Iteration 1: i = (0 + 2) // 2 = 1, j = 2 - 1 = 1. Left side: A[0] = 1, B[0] = 3. Right side: A[1] = 2, B[1] = 4. Check: A[0] = 1 <= B[1] = 4, yes. B[0] = 3 <= A[1] = 2, no. B is contributing too much on the left, meaning A is contributing too little. Move right: lo = 2.

Iteration 2: i = (2 + 2) // 2 = 2, j = 2 - 2 = 0. Left side: A[0] = 1, A[1] = 2. (B contributes nothing on left, so B[-1] = -inf.) Right side: B[0] = 3, B[1] = 4. (A is exhausted, so A[2] = +inf.) Check: A[1] = 2 <= B[0] = 3, yes. B[-1] = -inf <= A[2] = +inf, yes. Valid partition. Maximum of left: max(2, -inf) = 2. Minimum of right: min(+inf, 3) = 3. The median is (2 + 3) / 2 = 2.5.

The Code

def findMedianSortedArrays(nums1, nums2):
    # Always binary search on the smaller array
    if len(nums1) > len(nums2):
        nums1, nums2 = nums2, nums1

    m, n = len(nums1), len(nums2)
    lo, hi = 0, m
    half = (m + n + 1) // 2

    while lo <= hi:
        i = (lo + hi) // 2
        j = half - i

        # Sentinel values for edge partitions
        left_A  = nums1[i - 1] if i > 0 else float('-inf')
        right_A = nums1[i]     if i < m else float('inf')
        left_B  = nums2[j - 1] if j > 0 else float('-inf')
        right_B = nums2[j]     if j < n else float('inf')

        if left_A > right_B:
            # Too many from A on the left, move cut left
            hi = i - 1
        elif left_B > right_A:
            # Too few from A on the left, move cut right
            lo = i + 1
        else:
            # Valid partition
            max_left = max(left_A, left_B)
            if (m + n) % 2 == 1:
                return max_left
            min_right = min(right_A, right_B)
            return (max_left + min_right) / 2

The function starts by ensuring nums1 is the smaller array. It then binary searches over the partition index i in nums1. For each candidate, it computes j so that the left side has exactly half the total elements. The sentinels handle the cases where a partition sits at the very start or very end of an array. Once the cross conditions are satisfied, it reads the median directly from the boundary values.

Why Binary Search on the Smaller Array

If you binary-searched on the larger array instead, the algorithm would still be correct, but it would run in $O(\log(\max(m, n)))$ instead of $O(\log(\min(m, n)))$. Worse, you could run into cases where j becomes negative because the larger array can contribute more than half the elements by itself. Searching on the smaller array avoids this entirely: since i ranges from 0 to m and m <= n, the derived j = half - i is always between 0 and n.

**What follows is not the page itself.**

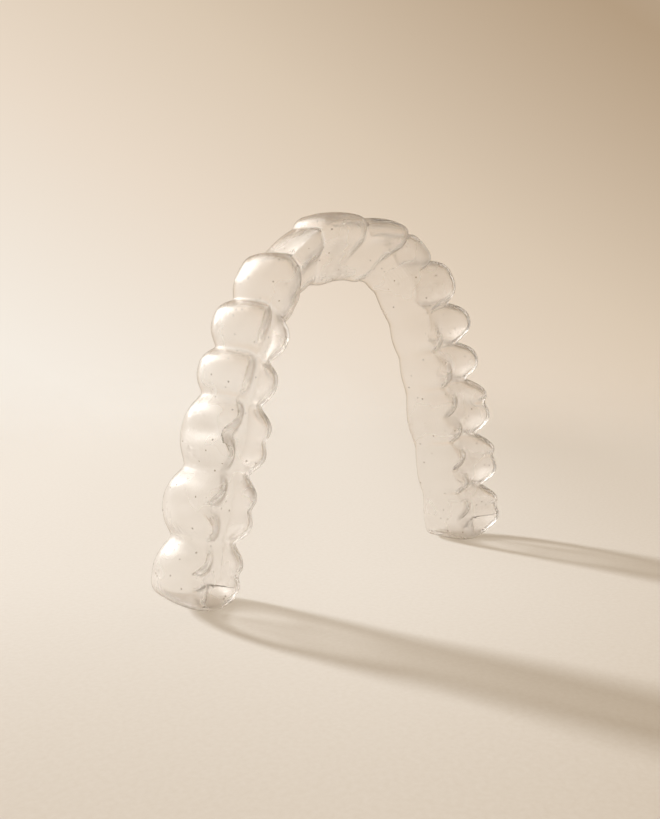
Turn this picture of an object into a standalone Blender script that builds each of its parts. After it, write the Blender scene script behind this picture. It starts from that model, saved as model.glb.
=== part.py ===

Variation: Kth Element of Two Sorted Arrays

The median is just the special case where you want the element at position (m + n + 1) // 2. The same partition idea generalizes: to find the kth smallest element across both arrays, set half = k instead of (m + n + 1) // 2. You binary search for a partition with exactly k elements on the left side, check the same cross conditions, and return the maximum of the left side. Everything else, including the sentinel logic, the binary search bounds, and the swap to ensure you search the smaller array, remains identical.

The only subtlety is that i can now range up to min(m, k) instead of m, since you cannot take more than k elements from one array. And the lower bound is max(0, k - n), since if k > n you must take at least k - n elements from A.

Complexity Analysis

Time: $O(\log(\min(m, n)))$. The binary search runs on the smaller array, halving the range each step.

Space: $O(1)$. Only a constant number of variables are used regardless of input size.

Recognizing this pattern

You're probably looking at the median-of-two-sorted-arrays partition when:

• You have two (or a few) sorted arrays and need an order-statistic (median, kth element) of their combined order in better than $O(m + n)$.
• The required complexity is $O(\log(\min(m, n)))$ or $O(\log(m + n))$, ruling out merging.
• The defining trick is partitioning both arrays so the left halves combined equal half the total length, then checking the cross-boundary inequalities A[i-1] <= B[j] and B[j-1] <= A[i].
• You can express the problem as "find a split where everything on the left is <= everything on the right."

Common templates:

• Median via partition: binary search on the smaller array; balance left-side counts so the boundary elements satisfy the cross-pair inequalities. Example: Median of Two Sorted Arrays.
• Kth smallest via partition: generalize to any k, not just the middle; same partition logic with a shifted left-count target.
• Kth smallest by halving: alternative $O(\log k)$ recursion that discards $k/2$ elements from one array at a time. Example: Kth Smallest Element in a Sorted Matrix.
• Median of a data stream: when the data is dynamic rather than two fixed arrays, use two heaps. Example: Find Median from Data Stream.